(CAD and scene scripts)
···

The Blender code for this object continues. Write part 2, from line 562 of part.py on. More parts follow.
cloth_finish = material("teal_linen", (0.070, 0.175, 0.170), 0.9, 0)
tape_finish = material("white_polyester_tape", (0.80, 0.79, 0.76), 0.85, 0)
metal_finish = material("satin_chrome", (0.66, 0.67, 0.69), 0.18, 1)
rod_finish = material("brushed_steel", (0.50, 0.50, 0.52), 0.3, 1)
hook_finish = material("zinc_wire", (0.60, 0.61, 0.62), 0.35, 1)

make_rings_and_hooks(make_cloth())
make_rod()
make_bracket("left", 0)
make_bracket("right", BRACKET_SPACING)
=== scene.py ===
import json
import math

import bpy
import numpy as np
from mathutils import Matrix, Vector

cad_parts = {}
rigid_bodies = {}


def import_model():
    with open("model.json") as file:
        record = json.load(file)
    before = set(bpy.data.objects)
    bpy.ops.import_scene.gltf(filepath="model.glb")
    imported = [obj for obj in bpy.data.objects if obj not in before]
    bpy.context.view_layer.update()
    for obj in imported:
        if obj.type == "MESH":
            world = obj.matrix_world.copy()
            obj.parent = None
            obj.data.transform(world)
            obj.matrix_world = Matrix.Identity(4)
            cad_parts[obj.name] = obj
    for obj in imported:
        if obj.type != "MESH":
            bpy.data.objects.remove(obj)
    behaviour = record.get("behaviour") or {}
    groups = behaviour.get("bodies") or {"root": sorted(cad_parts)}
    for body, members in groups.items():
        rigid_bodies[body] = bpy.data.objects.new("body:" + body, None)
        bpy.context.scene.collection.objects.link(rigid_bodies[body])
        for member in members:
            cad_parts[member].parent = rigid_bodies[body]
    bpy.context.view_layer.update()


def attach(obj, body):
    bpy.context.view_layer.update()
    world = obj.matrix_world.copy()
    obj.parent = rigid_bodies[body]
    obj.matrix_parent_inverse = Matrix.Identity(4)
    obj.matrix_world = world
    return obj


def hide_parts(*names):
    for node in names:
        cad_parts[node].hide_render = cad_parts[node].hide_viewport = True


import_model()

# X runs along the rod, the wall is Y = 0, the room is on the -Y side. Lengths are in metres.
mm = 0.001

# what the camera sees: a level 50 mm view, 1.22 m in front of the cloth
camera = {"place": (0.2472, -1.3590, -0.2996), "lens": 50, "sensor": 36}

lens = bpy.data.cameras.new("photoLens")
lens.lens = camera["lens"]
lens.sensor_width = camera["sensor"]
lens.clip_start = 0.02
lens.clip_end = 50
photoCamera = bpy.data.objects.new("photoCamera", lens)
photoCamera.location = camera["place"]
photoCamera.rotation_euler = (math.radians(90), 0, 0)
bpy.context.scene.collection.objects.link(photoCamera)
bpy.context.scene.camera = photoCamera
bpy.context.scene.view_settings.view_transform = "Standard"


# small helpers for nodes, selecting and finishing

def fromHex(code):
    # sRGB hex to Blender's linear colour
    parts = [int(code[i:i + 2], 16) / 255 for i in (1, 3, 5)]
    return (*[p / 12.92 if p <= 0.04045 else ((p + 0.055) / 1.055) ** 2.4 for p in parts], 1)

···

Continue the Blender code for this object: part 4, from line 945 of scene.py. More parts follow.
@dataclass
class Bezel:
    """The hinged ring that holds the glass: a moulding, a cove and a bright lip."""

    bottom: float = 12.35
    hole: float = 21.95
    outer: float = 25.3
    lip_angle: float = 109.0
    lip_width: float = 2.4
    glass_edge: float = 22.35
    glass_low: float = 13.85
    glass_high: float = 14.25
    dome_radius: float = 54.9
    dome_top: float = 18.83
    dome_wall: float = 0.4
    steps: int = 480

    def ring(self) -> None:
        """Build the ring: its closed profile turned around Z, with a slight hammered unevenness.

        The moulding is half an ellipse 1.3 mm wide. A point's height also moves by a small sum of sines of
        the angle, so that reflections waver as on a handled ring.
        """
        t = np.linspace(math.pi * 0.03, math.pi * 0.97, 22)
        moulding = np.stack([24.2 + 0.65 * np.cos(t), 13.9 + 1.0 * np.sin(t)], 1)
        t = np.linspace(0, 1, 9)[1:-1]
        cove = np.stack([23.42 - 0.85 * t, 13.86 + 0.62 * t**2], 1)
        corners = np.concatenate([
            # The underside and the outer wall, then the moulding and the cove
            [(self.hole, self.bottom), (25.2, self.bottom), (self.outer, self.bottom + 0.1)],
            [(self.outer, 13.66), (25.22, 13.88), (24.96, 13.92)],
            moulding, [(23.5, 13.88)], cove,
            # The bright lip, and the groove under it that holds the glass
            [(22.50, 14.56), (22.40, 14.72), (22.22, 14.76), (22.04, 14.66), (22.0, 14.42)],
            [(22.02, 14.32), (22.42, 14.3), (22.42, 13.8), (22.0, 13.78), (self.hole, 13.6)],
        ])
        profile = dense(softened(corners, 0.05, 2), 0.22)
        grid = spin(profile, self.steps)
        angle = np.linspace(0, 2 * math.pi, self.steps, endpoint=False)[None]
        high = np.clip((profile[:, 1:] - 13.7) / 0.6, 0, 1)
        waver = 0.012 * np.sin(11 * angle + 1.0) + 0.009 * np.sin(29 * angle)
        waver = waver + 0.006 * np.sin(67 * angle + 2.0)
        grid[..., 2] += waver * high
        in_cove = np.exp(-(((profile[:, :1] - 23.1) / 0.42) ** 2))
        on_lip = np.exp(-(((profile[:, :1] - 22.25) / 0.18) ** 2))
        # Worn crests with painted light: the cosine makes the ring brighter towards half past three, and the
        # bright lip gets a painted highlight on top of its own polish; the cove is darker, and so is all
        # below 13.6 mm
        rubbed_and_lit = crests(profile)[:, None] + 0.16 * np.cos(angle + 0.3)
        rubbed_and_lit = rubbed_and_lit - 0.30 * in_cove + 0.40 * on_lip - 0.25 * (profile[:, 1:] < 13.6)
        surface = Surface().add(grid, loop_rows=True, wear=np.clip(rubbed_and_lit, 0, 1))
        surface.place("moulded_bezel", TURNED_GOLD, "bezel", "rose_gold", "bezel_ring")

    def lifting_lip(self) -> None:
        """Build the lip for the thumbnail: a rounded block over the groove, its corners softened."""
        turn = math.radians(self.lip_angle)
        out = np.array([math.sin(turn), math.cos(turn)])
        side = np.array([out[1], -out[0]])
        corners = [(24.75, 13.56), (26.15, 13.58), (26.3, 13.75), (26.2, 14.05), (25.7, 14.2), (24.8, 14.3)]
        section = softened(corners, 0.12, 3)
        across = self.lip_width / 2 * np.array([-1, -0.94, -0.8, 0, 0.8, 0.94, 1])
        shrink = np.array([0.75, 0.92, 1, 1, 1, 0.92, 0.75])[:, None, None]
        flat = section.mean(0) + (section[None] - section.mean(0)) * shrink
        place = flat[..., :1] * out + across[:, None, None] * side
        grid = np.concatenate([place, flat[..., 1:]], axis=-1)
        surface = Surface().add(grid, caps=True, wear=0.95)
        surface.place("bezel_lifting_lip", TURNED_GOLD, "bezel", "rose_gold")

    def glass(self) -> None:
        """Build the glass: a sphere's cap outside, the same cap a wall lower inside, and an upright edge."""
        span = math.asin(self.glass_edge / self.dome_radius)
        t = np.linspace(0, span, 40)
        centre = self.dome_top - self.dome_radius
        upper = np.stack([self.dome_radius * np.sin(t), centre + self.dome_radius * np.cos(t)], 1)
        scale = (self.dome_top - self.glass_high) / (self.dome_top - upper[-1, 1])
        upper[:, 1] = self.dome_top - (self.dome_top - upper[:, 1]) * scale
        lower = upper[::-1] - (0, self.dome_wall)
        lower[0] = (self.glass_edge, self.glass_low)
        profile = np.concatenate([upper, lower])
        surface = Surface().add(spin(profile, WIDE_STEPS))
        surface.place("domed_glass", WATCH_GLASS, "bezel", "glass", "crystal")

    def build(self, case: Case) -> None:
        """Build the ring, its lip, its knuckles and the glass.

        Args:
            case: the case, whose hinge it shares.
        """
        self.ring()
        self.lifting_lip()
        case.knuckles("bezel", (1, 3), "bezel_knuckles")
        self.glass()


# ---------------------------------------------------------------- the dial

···

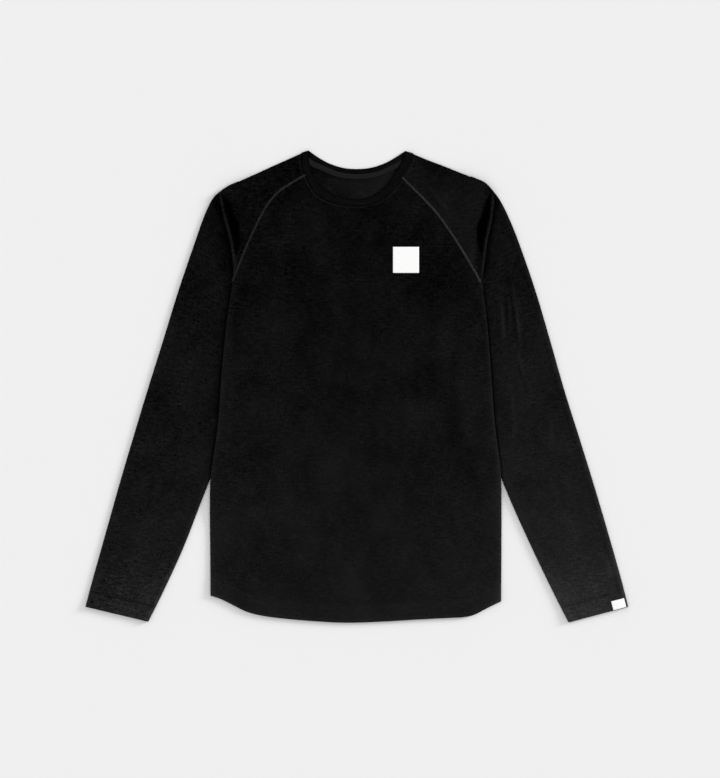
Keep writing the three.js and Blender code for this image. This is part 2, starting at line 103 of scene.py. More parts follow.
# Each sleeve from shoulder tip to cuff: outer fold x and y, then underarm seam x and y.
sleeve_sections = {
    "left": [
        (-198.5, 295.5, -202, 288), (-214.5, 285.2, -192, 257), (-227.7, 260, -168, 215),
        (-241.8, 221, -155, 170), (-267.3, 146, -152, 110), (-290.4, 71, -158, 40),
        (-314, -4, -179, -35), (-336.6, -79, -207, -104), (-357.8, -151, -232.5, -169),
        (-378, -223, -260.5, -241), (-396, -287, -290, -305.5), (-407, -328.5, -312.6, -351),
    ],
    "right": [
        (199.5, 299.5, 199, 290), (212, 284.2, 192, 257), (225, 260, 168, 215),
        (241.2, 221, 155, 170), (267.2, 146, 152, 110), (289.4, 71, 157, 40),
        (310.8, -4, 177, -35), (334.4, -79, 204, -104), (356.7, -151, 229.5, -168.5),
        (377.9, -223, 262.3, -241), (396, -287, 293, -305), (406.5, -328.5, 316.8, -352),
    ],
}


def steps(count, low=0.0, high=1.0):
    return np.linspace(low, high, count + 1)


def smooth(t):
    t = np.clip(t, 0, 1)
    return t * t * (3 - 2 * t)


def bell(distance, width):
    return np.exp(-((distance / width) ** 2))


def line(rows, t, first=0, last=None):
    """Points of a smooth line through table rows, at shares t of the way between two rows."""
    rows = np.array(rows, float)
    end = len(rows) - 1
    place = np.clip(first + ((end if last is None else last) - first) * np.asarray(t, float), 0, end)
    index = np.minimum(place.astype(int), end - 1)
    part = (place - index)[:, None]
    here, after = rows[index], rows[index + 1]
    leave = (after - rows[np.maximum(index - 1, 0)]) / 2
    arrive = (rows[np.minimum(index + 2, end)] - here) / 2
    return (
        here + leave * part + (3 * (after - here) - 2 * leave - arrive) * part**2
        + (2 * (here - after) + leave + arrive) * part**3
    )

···

Given request:
Nothing beyond the lines starting at the line containing "Keep writing the" and ending at the line containing "return np.exp(-((distance / width) ** 2))" is to be reproduced; reproduce those lines exactly, both ends included.

Task result:
Keep writing the three.js and Blender code for this image. This is part 2, starting at line 103 of scene.py. More parts follow.
# Each sleeve from shoulder tip to cuff: outer fold x and y, then underarm seam x and y.
sleeve_sections = {
    "left": [
        (-198.5, 295.5, -202, 288), (-214.5, 285.2, -192, 257), (-227.7, 260, -168, 215),
        (-241.8, 221, -155, 170), (-267.3, 146, -152, 110), (-290.4, 71, -158, 40),
        (-314, -4, -179, -35), (-336.6, -79, -207, -104), (-357.8, -151, -232.5, -169),
        (-378, -223, -260.5, -241), (-396, -287, -290, -305.5), (-407, -328.5, -312.6, -351),
    ],
    "right": [
        (199.5, 299.5, 199, 290), (212, 284.2, 192, 257), (225, 260, 168, 215),
        (241.2, 221, 155, 170), (267.2, 146, 152, 110), (289.4, 71, 157, 40),
        (310.8, -4, 177, -35), (334.4, -79, 204, -104), (356.7, -151, 229.5, -168.5),
        (377.9, -223, 262.3, -241), (396, -287, 293, -305), (406.5, -328.5, 316.8, -352),
    ],
}


def steps(count, low=0.0, high=1.0):
    return np.linspace(low, high, count + 1)


def smooth(t):
    t = np.clip(t, 0, 1)
    return t * t * (3 - 2 * t)


def bell(distance, width):
    return np.exp(-((distance / width) ** 2))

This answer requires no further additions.